People only leave to join a client or to go abroad,” Naqvi remarks.
“Future challenges are senior level resource retention and
sustaining the revenue growth of the past five years. It has
doubled and we expect it to double again.”

Pakistan’s Big Four are among those firms that believe the present
structure of the accounting profession needs to be altered to serve
Pakistan’s rapidly developing accounting needs. The country’s
professional services market is divided between the Big Four and a
large number of smaller firms.

About 650 registered companies are listed on the Karachi Stock
Exchange, of which about 240 are audited by the Big Four. The rest
of the listed companies appoint small accounting firms. Of the 170
or so listed textile and garment companies, for example, fewer than
ten are audited by Pakistan’s three largest firms.

As part of ongoing efforts to improve corporate governance and
financial reporting, the Securities Exchange Commission of Pakistan
(SECP) is reviewing the situation whereby almost two-thirds of
listed companies use the services of small accounting firms.

“There are very few mid-tier firms here. Maybe their clientele is
not here so the choice for most companies is a Big Four firm or a
small accounting firm,” Naqvi says. “The Big Four are encouraging
small accounting firms to grow to mid-size. For the accounting
profession it is important that the weakest link is strong as well.
The only way for them to grow is through mergers.”

A substantial number of small accounting firms are sole proprietor
operations with limited resources. The smallest firms comprise one
accountant and a trainee. Sole proprietors do a substantial amount
of work in the listed company sector and their fee levels are low.
ICAP has set the minimum chargeable rate for the past seven years
as this helps small firms in negotiating fees with clients.

“The problem is that textile companies are looking for a cheap
price. They are family firms that technically are listed.
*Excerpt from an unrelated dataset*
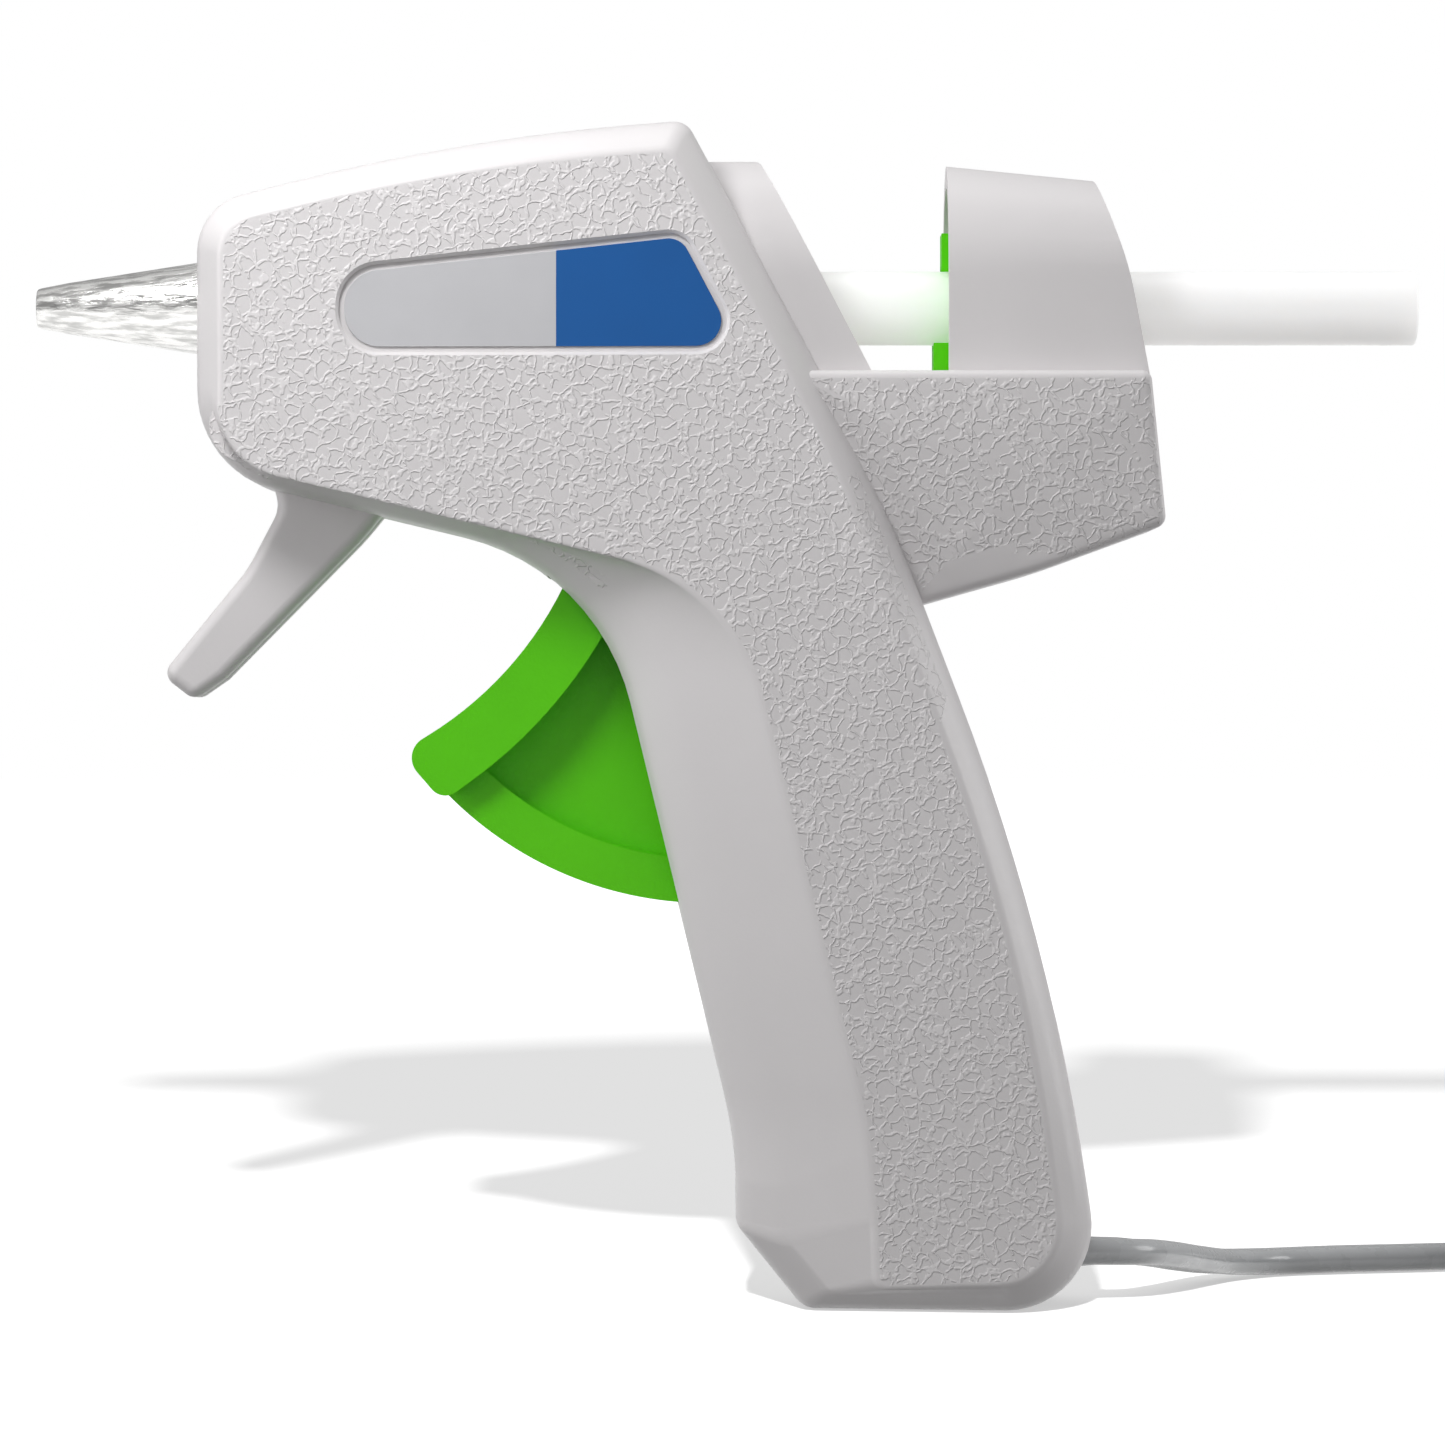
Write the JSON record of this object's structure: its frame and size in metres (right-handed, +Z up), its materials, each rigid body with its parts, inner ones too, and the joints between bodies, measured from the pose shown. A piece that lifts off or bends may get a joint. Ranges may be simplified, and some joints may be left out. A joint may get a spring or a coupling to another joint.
{
  "type": "glue gun",
  "caption": "Small corded hot-glue gun with a pistol grip, curved finger trigger, cone nozzle, moulded stand leg, open-backed feed block and a glue stick in place.",
  "frame": {"origin": "centre of the gun's box, without its cord, on the plane that the handle stands on", "axes": "+X from the nozzle to the rear end of the glue stick, +Z up, Y=0 on the parting plane of the two shells"},
  "size_m": [0.2151, 0.0912, 0.1151],
  "materials": {
    "white_plastic": "satin, moulded leather grain on the flat sides",
    "green_plastic": "fine satin",
    "steel": "satin",
    "brass": "satin",
    "label_print": "printed sticker, grey and blue",
    "nickel": "bright nickel plate",
    "aluminium": "cast",
    "silicone": "matt silicone",
    "film": "thin insulating film",
    "heater_ceramic": "unglazed",
    "glue": "milky translucent hot-melt glue",
    "lead_black": "insulated lead",
    "lead_red": "insulated lead",
    "cord_grey": "clear grey vinyl",
    "tie_paper": "paper band"
  },
  "bodies": {
    "housing": {"left_shell": "white_plastic", "right_shell": "white_plastic", "left_label": "label_print", "right_label": "label_print", "nozzle": "nickel", "melt_chamber": "aluminium", "inlet_sleeve": "silicone", "sleeve_clip": "steel", "film_upper": "film", "electrode_upper": "brass", "ptc_heater": "heater_ceramic", "electrode_lower": "brass", "film_lower": "film", "heater_clip": "steel", "return_spring": "steel", "shell_screw_1": "steel", "shell_screw_2": "steel", "shell_screw_3": "steel", "shell_screw_4": "steel", "shell_screw_5": "steel", "lead_live": "lead_black", "lead_neutral": "lead_red", "crimp_live": "brass", "crimp_neutral": "brass", "cord_clamp": "white_plastic", "clamp_screw_1": "steel", "clamp_screw_2": "steel", "power_cord": "cord_grey", "cord_coil": "cord_grey", "cord_tie": "tie_paper", "cord_tail": "cord_grey", "plug_body": "cord_grey", "plug_blade_left": "brass", "plug_blade_right": "brass"},
    "trigger": {"trigger": "green_plastic", "link_pin": "steel"},
    "feed_links": {"feed_link_left": "green_plastic", "feed_link_right": "green_plastic"},
    "feed_carriage": {"feed_carriage": "green_plastic", "jaw_pin": "steel"},
    "grip_jaw": {"grip_jaw": "steel", "rear_link_pin": "steel"},
    "glue_stick": {"glue_stick": "glue"}
  },
  "joints": [
    {"name": "trigger_squeeze", "type": "hinge", "parent": "housing", "child": "trigger", "pos_m": [-0.0019, 0, 0.0748], "axis": [0, -1, 0], "range_deg": [0, 22], "stiffness_Nm_per_rad": 0.08, "springref_deg": -11.46, "deforming": ["return_spring"]},
    {"name": "link_swing", "type": "hinge", "parent": "trigger", "child": "feed_links", "pos_m": [0.00039, 0, 0.08658], "axis": [0, -1, 0], "range_deg": [-22.5, 0]},
    {"name": "carriage_slide", "type": "slide", "parent": "housing", "child": "feed_carriage", "axis": [-1, 0, 0], "range_m": [0, 0.0046]},
    {"name": "jaw_swing", "type": "hinge", "parent": "feed_carriage", "child": "grip_jaw", "pos_m": [0.03079, 0, 0.09058], "axis": [0, 1, 0], "range_deg": [0, 8.2]},
    {"name": "stick_slide", "type": "slide", "parent": "housing", "child": "glue_stick", "axis": [1, 0, 0], "range_m": [-0.008, 0.06]}
  ],
  "couplings": [
    {"joint": "link_swing", "follows": "trigger_squeeze", "ratio": -1},
    {"joint": "carriage_slide", "follows": "trigger_squeeze", "m_per_rad": 0.010477},
    {"joint": "jaw_swing", "follows": "trigger_squeeze", "ratio": 0.36364}
  ]
}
Audit
fees are still a problem, but there has been a reasonable increase
during the past four to five years. We are able to convince clients
of the need for an increase. Our staff are qualified and clients
appreciate that,” Naqvi says.

“The idea originally was that audit was statutory and companies
want to do it for cheap. But standards and other things are more
complicated now, so clients need more support from accountants.
Apart from audit, other service skills are limited to fewer firms,
but we are restricted in what services we can provide.”

Economic development

Government policies designed to tackle corruption, increase tax
collection and reduce the parallel grey economy underpin Pakistan’s
recent economic development. The accounting profession also
provides important advice and assistance to the government and key
economic institutions.

“The Federal Board of Revenue and the Security Exchange Commission
of Pakistan, which is under the Ministry of Finance, rely on the
larger firms and the Institute of Chartered Accountants of Pakistan
(ICAP) for accounting standards,” Naqvi says.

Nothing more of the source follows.